ChatGPTに過去の成功したデータや画像を学習させることで、それを基に最適なバナーを生成する手助けをしてくれます。例えば、表現としてベストな素材を生成する、背景を変える、キャッチコピーを追加するなどの作業が自動化されます。そしてAIの利用により、バナーに商品や人物の画像を適切に配置することも可能です。

現段階では、入力された情報に基づいて様々なバナーを生成するフェーズに取り組んでいます。最終的な目標は、ペルソナに基づき、適切なバナーが自動的に生成されるようにすることです。

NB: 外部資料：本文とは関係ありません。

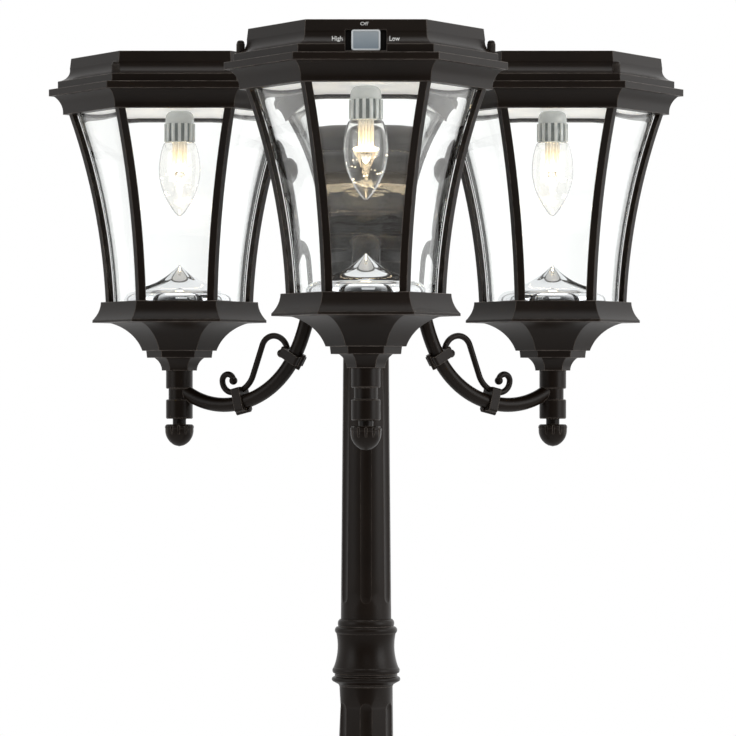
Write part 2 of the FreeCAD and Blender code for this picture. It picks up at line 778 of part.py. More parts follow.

生成AIによって社内業務の標準化とリソース削減を目指す

Q:生成AIをWeb広告分野で活用することで最終的にどのようなことを実現したいと考えていますか?

木﨑さん:一般的な回答や平均的な60点程度の答えは、生成AIが提供できると考えています。しかし、弊社が取り組んでいるようなWeb広告を通じて商品やサービスを検討してもらい、買ってもらうという領域は、非常に難易度が高いものです。そこでの知識や経験は、現在人間が持っているものですが、それをしっかりとAIに学習させ、社内業務の標準化と人材のリソースを削減することを目指しています。

最終的には、生成AIの存在により、誰もが戦略を描く能力を持つようになり、効果的なキャッチコピーやバナーなど、人々に響く広告が作成できるようになると考えています。それによって、より価値あるものが生み出されるのではないかと思います。

今後は生成AIの出力に対してフィードバックを与えることで、さらに質の良い出力を可能に

Q:生成AIの実証実験を経て、今後どのような展望を考えていますか?

小野さん:生成AIに対して特定のインプットをするとどのような出力が得られるか理解してくると、生成されたデータをフィードバックしてさらに改善することが可能です。そうすることで、精度はさらに高まります。

工数の削減の観点でいうと3割4割までは目指せても、7割8割の削減は難しいかもしれません。しかし、それ以上に、生成されるものの質が大幅に向上すれば、広告の費用対効果も向上します。ですので、単なる工数の削減を目指すよりも、出力の質を上げることが次の段階での目標です。

生成AIを効果的に使用できるスキルを持つ人材が重要に

Q:最後に生成AIは社会にどのような影響を与えると考えていますか?

小野さん:生成AIによって業種や職種がなくなるのではないかとよく言われますが、私はそうは思いません。料理に例えるなら、素材があっても、それを調理する人が必要です。もちろん、素材によって料理は変わるので、AIの導入によって一部の作業は効率化されるでしょう。しかし、最終的にはどのように調理するか、どのように業務を遂行するかという部分で、人間の役割は非常に重要です。

そのため、生成AIを効果的に使用できるスキルを持つ人材が重要になると考えています。AIを上手く使いこなせる人材が、これから重宝されるでしょう。